There are recent decisions in this Court and others which deal with treatment of persons with an admitted homosexual orientation differently from others, under federal laws, in light of subsection 15(1) of the Charter. In Veysey v. Canada (Commissioner of the Correctional Service), [1990] 1 F.C. 321 (T.D.), Mr. Justice Dubé held that refusal to accord visiting privileges to the homosexual partner of a prisoner under a Private Family Visiting Program established by a Commissioner’s Directive for the Penitentiary Service was an infringement of equality rights as a result of discrimination on a ground analogous to those prohibited under subsection 15(1) of the Charter. That refusal infringed the applicant’s rights under subsection 15(1) in a manner not established as permissible within section 1 of the Charter. On appeal the relief granted, certiorari and mandamus, was upheld and the appeal dismissed, on other grounds. In its reasons the Court of Appeal noted that counsel for the appellant had formally advised that the Attorney General of Canada took the position that sexual orientation is a ground covered by section 15 of the Charter, an admission not made before the Trial Judge (Veysey v. Canada (Correctional Service) (1990), 43 Admin. L.R. 316 (F.C.A.), at page 322).

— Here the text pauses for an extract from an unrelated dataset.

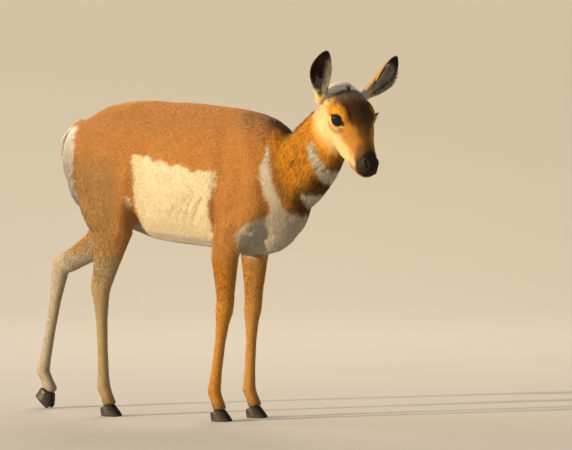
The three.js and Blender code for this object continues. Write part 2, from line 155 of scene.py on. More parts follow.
def bell(value, width):
    return np.exp(-(value / width) ** 2)


def wobble(points, size, seed=0):
    """Smooth noise from -1 to 1, the sum of a few slanted waves."""
    rng = np.random.default_rng(WOBBLE_SEED + seed)
    total = np.zeros(len(points))
    for _ in range(7):
        way = rng.normal(size=3)
        way *= rng.uniform(0.6, 1.7) * 2 * math.pi / (size * np.linalg.norm(way))
        total += np.sin(points @ way + rng.uniform(0, 2 * math.pi))
    return total / 3.2


# Meshes

def mesh_arrays(mesh):
    """A mesh's points in the working frame and its triangles."""
    mesh.calc_loop_triangles()
    co = np.empty(len(mesh.vertices) * 3)
    mesh.vertices.foreach_get("co", co)
    tris = np.empty(len(mesh.loop_triangles) * 3, int)
    mesh.loop_triangles.foreach_get("vertices", tris)
    return co.reshape(-1, 3) * 1000 - SHIFT, tris.reshape(-1, 3)


def linked(name, data):
    """A new object of the scene for a mesh, a camera or a lamp."""
    made = bpy.data.objects.new(name, data)
    bpy.context.scene.collection.objects.link(made)
    return made


def applied(made):
    """The mesh of an object with its modifiers applied. The object goes."""
    graph = bpy.context.evaluated_depsgraph_get()
    mesh = bpy.data.meshes.new_from_object(made.evaluated_get(graph))
    bpy.data.objects.remove(made)
    return mesh


def voxelled(made, voxel):
    """Points and triangles of an object remade on a grid of voxels, a size in metres."""
    remesh = made.modifiers.new("Voxels", "REMESH")
    remesh.mode, remesh.voxel_size = "VOXEL", voxel
    return mesh_arrays(applied(made))


def welded(points, triangles):
    """The same triangles with points in one place made one."""
    key, where = np.unique(np.round(points, 3), axis=0, return_inverse=True)
    return key, where.ravel()[triangles]


def new_object(name, points, faces):
    """An object at the origin, from points of the working frame."""
    mesh = bpy.data.meshes.new(name)
    places = (np.asarray(points) + SHIFT) / 1000
    mesh.from_pydata(places.tolist(), [], np.asarray(faces).tolist())
    mesh.update()
    mesh.shade_smooth()
    return linked(name, mesh)


def quick_object(name, points, triangles):
    """As new_object, for many thousands of triangles."""
    mesh = bpy.data.meshes.new(name)
    mesh.vertices.add(len(points))
    mesh.vertices.foreach_set("co", ((points + SHIFT) / 1000).astype(np.float32).ravel())
    mesh.loops.add(triangles.size)
    mesh.loops.foreach_set("vertex_index", triangles.astype(np.int32).ravel())
    mesh.polygons.add(len(triangles))
    mesh.polygons.foreach_set("loop_start", np.arange(0, triangles.size, 3, dtype=np.int32))
    mesh.update(calc_edges=True)
    mesh.shade_smooth()
    return linked(name, mesh)


def set_colours(mesh, name, colours):
    layer = mesh.color_attributes.new(name, "FLOAT_COLOR", "POINT")
    rgba = np.ones((len(colours), 4), np.float32)
    rgba[:, :3] = colours
    layer.data.foreach_set("color", rgba.ravel())


def normals_of(points, triangles):
    """Point normals, weighted by area."""
    a, b, c = (points[triangles[:, i]] for i in range(3))
    face = np.cross(b - a, c - a)
    total = np.empty_like(points)
    for axis in range(3):
        total[:, axis] = sum(
            np.bincount(triangles[:, i], face[:, axis], len(points)) for i in range(3))
    return unit(total)


def edges_of(triangles):
    pairs = np.sort(triangles[:, [0, 1, 1, 2, 2, 0]].reshape(-1, 2), axis=1)
    return np.unique(pairs, axis=0)


def spread(values, edges, rounds, share=0.5):
    """Values averaged with their neighbours' along the edges, a number of times over."""
    values = values.astype(float)
    flat = values.reshape(len(values), -1)
    count = len(flat)
    a, b = edges[:, 0], edges[:, 1]
    degree = np.maximum(np.bincount(a, minlength=count) + np.bincount(b, minlength=count), 1)
    share = np.broadcast_to(share, count)
    for _ in range(rounds):
        for k in range(flat.shape[1]):
            column = flat[:, k]
            near = np.bincount(a, column[b], count) + np.bincount(b, column[a], count)
            flat[:, k] = column + share * (near / degree - column)
    return flat.reshape(values.shape)


def finish_piece(piece, slot, material, *nodes):
    """Gives a finished piece its body and its material, and hides the solids' nodes that it stands
    for. The slot is not used.
    """
    piece.data.materials.clear()
    piece.data.materials.append(material)
    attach(piece, "root")
    if nodes:
        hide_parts(*nodes)


# Materials

def hair_grain():
    """Shader group: fine streaks that vary a hair colour and raise it, shared by skin and coat."""
    if "Hair grain" in bpy.data.node_groups:
        return bpy.data.node_groups["Hair grain"]
    group = bpy.data.node_groups.new("Hair grain", "ShaderNodeTree")
    face = group.interface
    face.new_socket("Colour", in_out="INPUT", socket_type="NodeSocketColor")
    for name, value in (("Streaks per metre", 900.0), ("Variation", 0.3), ("Relief", 0.3)):
        face.new_socket(name, in_out="INPUT", socket_type="NodeSocketFloat").default_value = value
    face.new_socket("Colour", in_out="OUTPUT", socket_type="NodeSocketColor")
    face.new_socket("Roughness", in_out="OUTPUT", socket_type="NodeSocketFloat")
    face.new_socket("Normal", in_out="OUTPUT", socket_type="NodeSocketVector")
    nodes, links = group.nodes, group.links
    start, end = nodes.new("NodeGroupInput"), nodes.new("NodeGroupOutput")
    where = nodes.new("ShaderNodeTexCoord")
    squeeze = nodes.new("ShaderNodeMapping")
    squeeze.inputs["Scale"].default_value = (0.35, 1.0, 0.45)
    noise = nodes.new("ShaderNodeTexNoise")
    noise.inputs["Detail"].default_value = 3.0
    noise.inputs["Roughness"].default_value = 0.62
    links.new(where.outputs["Object"], squeeze.inputs["Vector"])
    links.new(squeeze.outputs["Vector"], noise.inputs["Vector"])
    links.new(start.outputs["Streaks per metre"], noise.inputs["Scale"])
    band = nodes.new("ShaderNodeMapRange")
    band.inputs["From Min"].default_value = 0.3
    band.inputs["From Max"].default_value = 0.7
    band.inputs["To Min"].default_value = 0.5
    band.inputs["To Max"].default_value = 1.25
    links.new(noise.outputs["Fac"], band.inputs["Value"])
    shade = nodes.new("ShaderNodeMix")
    shade.data_type, shade.blend_type = "RGBA", "MULTIPLY"
    links.new(start.outputs["Variation"], shade.inputs["Factor"])
    links.new(start.outputs["Colour"], shade.inputs["A"])
    links.new(band.outputs["Result"], shade.inputs["B"])
    rough = nodes.new("ShaderNodeMapRange")
    rough.inputs["To Min"].default_value = 0.75
    rough.inputs["To Max"].default_value = 0.5
    links.new(noise.outputs["Fac"], rough.inputs["Value"])
    bump = nodes.new("ShaderNodeBump")
    bump.inputs["Distance"].default_value = 0.001
    links.new(start.outputs["Relief"], bump.inputs["Strength"])
    links.new(noise.outputs["Fac"], bump.inputs["Height"])
    links.new(shade.outputs["Result"], end.inputs["Colour"])
    links.new(rough.outputs["Result"], end.inputs["Roughness"])
    links.new(bump.outputs["Normal"], end.inputs["Normal"])
    return group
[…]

In Canada (Attorney General) v. Mossop, [1991] 1 F.C. 18 (C.A.) (leave granted to appeal, January 25, 1991 [sub nom. Canadian Human Rights Commission v. Department of Secretary of State, [1991] S.C.R. vi], the Court of Appeal set aside a decision of a tribunal appointed under the Canadian Human Rights Act [S.C. 1976-77, c. 33] which had found that failure to accord bereavement leave to a person in a continuing homosexual relationship on the same basis as provided to a person in a heterosexual spousal relationship constituted discrimination proscribed in relation to “family status” under that Act. The Court declined to consider that limiting “family status” as excluding homosexual relationships, constituted discrimination prohibited under the Act, which did not expressly prohibit discrimination on grounds of sexual orientation. Assuming (without deciding this issue) that discrimination on the basis of sexual orientation was prohibited under subsection 15(1) of the Charter, the Court found this would not permit reading into the Canadian Human Rights Act such a proscription which that Act did not include.

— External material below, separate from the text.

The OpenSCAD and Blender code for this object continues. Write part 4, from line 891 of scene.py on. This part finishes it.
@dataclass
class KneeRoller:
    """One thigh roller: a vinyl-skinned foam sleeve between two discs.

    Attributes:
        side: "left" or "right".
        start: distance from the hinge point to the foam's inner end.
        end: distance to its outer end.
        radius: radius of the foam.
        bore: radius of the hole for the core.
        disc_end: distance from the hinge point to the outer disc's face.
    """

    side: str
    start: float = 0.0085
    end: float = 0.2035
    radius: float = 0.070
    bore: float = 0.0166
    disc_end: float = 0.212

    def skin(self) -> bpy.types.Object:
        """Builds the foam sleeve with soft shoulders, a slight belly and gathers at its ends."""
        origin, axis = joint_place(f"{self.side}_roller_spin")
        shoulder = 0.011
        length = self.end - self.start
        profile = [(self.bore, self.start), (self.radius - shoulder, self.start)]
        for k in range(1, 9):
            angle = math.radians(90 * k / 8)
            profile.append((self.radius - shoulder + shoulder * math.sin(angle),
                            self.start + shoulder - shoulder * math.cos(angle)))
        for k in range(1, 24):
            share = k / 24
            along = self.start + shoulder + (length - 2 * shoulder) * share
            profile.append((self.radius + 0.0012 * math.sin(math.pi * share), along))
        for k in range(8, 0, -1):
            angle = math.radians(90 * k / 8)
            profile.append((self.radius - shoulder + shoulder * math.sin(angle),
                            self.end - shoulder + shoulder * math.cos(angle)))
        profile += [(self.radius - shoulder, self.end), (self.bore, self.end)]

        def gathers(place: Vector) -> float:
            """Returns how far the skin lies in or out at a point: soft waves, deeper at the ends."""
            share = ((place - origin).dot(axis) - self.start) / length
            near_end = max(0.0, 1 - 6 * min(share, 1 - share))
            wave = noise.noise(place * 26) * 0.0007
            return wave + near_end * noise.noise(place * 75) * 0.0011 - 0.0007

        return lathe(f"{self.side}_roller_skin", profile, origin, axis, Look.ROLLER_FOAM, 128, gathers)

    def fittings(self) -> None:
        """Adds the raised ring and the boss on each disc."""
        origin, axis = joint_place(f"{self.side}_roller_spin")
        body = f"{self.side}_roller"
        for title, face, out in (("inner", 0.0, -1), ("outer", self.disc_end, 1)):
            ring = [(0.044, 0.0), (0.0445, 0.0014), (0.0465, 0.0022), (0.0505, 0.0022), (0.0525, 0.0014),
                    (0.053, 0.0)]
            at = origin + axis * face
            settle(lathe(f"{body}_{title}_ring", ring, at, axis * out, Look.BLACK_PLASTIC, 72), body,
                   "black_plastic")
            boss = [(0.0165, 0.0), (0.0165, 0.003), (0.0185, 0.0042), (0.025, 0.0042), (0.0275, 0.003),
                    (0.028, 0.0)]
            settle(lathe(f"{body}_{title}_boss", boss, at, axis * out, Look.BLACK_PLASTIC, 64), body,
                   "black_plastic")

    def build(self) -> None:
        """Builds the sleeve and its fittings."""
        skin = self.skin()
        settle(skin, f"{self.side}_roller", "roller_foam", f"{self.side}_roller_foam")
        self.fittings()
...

In Egan v. Canada, [1992] 1 F.C. 687 (T.D.), Mr. Justice Martin dismissed an application for a declaration that the Old Age Security Act [R.S.C., 1985, c. O-9], was unconstitutional. Its limitation of a spouse’s allowance to a person of the opposite sex living with another if the two have publicly represented themselves as husband and wife, which was found to exclude persons living in a continuing homosexual relationship as well as other persons living together, was found not to be discriminatory on the basis of sex or sexual orientation within subsection 15(1). Martin J. found that Act did not infringe the plaintiffs’ subsection 15(1) rights for it was not discriminatory within the meaning of subsection 15(1).

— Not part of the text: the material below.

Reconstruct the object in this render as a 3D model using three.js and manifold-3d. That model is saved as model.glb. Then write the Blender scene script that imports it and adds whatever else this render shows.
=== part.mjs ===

In Neilsen v. Canada (Human Rights Commission), [1992] 2 F.C. 561 (T.D.), Mr. Justice Muldoon declined to issue orders in the nature of certiorari and mandamus in relation to action by the Human Rights Commission to suspend investigation or hearing of a complaint of discrimination in employment on the grounds of sex, sexual orientation, marital status and family status. The Commission had held action on the complaint pending determination by the Supreme Court of Canada in Mossop, supra, whether the Commission’s jurisdiction should be interpreted to proscribe discrimination on grounds of sexual orientation. The Canadian Human Rights Act did not, and does not now, expressly prohibit discrimination in employment on grounds of sexual orientation. The relief sought required the reading into, or interpretation of the Act as including such a prohibition, a step Muldoon J. declined.

Of particular significance in relation to the judgment here rendered is the decision of the Ontario Court of Appeal in Haig v. Canada (1992), 9 O.R. (3d) 495 (C.A.), decided August 6, 1992. That case concerned the application of the same interim policy of the Canadian Armed Forces as in issue in the action of Ms. Douglas. There the Motions Judge had allowed an application and granted a declaration that the “absence of sexual orientation from the list of proscribed grounds of discrimination in s. 3(1) of the Canadian Human Rights Act is discriminatory as being contrary to the guarantee of equal benefit of the law set out in s. 15 of the Charter” (Haig v. Canada (1991), 5 O.R. (3d) 245 (Gen. Div.), at page 248, per McDonald J.). On appeal, counsel for the Crown conceded that sexual orientation is an analogous ground to those expressly set out in subsection 15(1) of the Charter. The Court of Appeal held that the omission of sexual orientation as a proscribed ground of discrimination under subsection 3(1) of the Canadian Human Rights Act, and the resulting failure to provide an avenue for redress, with the possible inference from the omission that discriminatory treatment based on sexual orientation is acceptable, created an effect of discrimination contrary to subsection 15(1) of the Charter. The Crown disavowed reliance on section 1 of the Charter to support the Canadian Human Rights Act as enacted. In light of Schachter v. Canada, [1992] 2 S.C.R. 679, the Court of Appeal found that the appropriate remedy was reading in, which it directed by a declaration that the Act be interpreted and applied as though it included sexual orientation as a proscribed ground of discrimination. In effect the Ontario Court of Appeal reached a result that the Federal Court of Appeal declined to reach in Mossop, supra, and Muldoon J. declined to reach in Neilsen, supra. While I have noted that the same policy of the Canadian Armed Forces in question in Haig is the basis of the action by Ms. Douglas, the issues in Haig concerned the Canadian Human Rights Act which was not raised by the pleadings in this case.

In my view the evolving jurisprudence relating to subsection 15(1) of the Charter as it applies to rights claimed by persons of a homosexual or lesbian orientation is by no means settled. In the circumstances of this case, had the trial been held, the Court might have concluded on the basis of the evidence and argument that the relief included in the judgment, rendered on the joint request of the parties, was warranted. Thus, on the basis of facts admitted in the pleadings, evidence adduced at trial, and argument, the Court might well have been persuaded to exercise its discretion to grant the first of the declarations included in the judgment granted, concerning the plaintiff’s rights in light of subsection 15(1) of the Charter. While the exercise of discretion to grant the second of the declarations might have required more persuasive argument, for that declaration deals with general policies of the defendant within the Canadian Armed Forces and not merely with the plaintiff’s rights as affected by the application of those policies, since the general application of those policies in light of the Charter was clearly in issue, the second of the declarations would have been within the Court’s discretion to grant after trial, had it been held.

In these circumstances, on the basic facts here admitted, if the plaintiff were successful after trial of the issues, the declarations as granted by the judgment herein are, in my view, supportable in the current state of evolving jurisprudence.

The question of the appropriate role of the executive branch of government, represented by the Attorney General of Canada, in the resolution of Charter issues raised in litigation, with particular regard to consenting to judgment, is left for consideration in a case where evolving jurisprudence is even less definitive of the rights in issue, and the judgment sought is more questionable than, in my view, is the case in this action.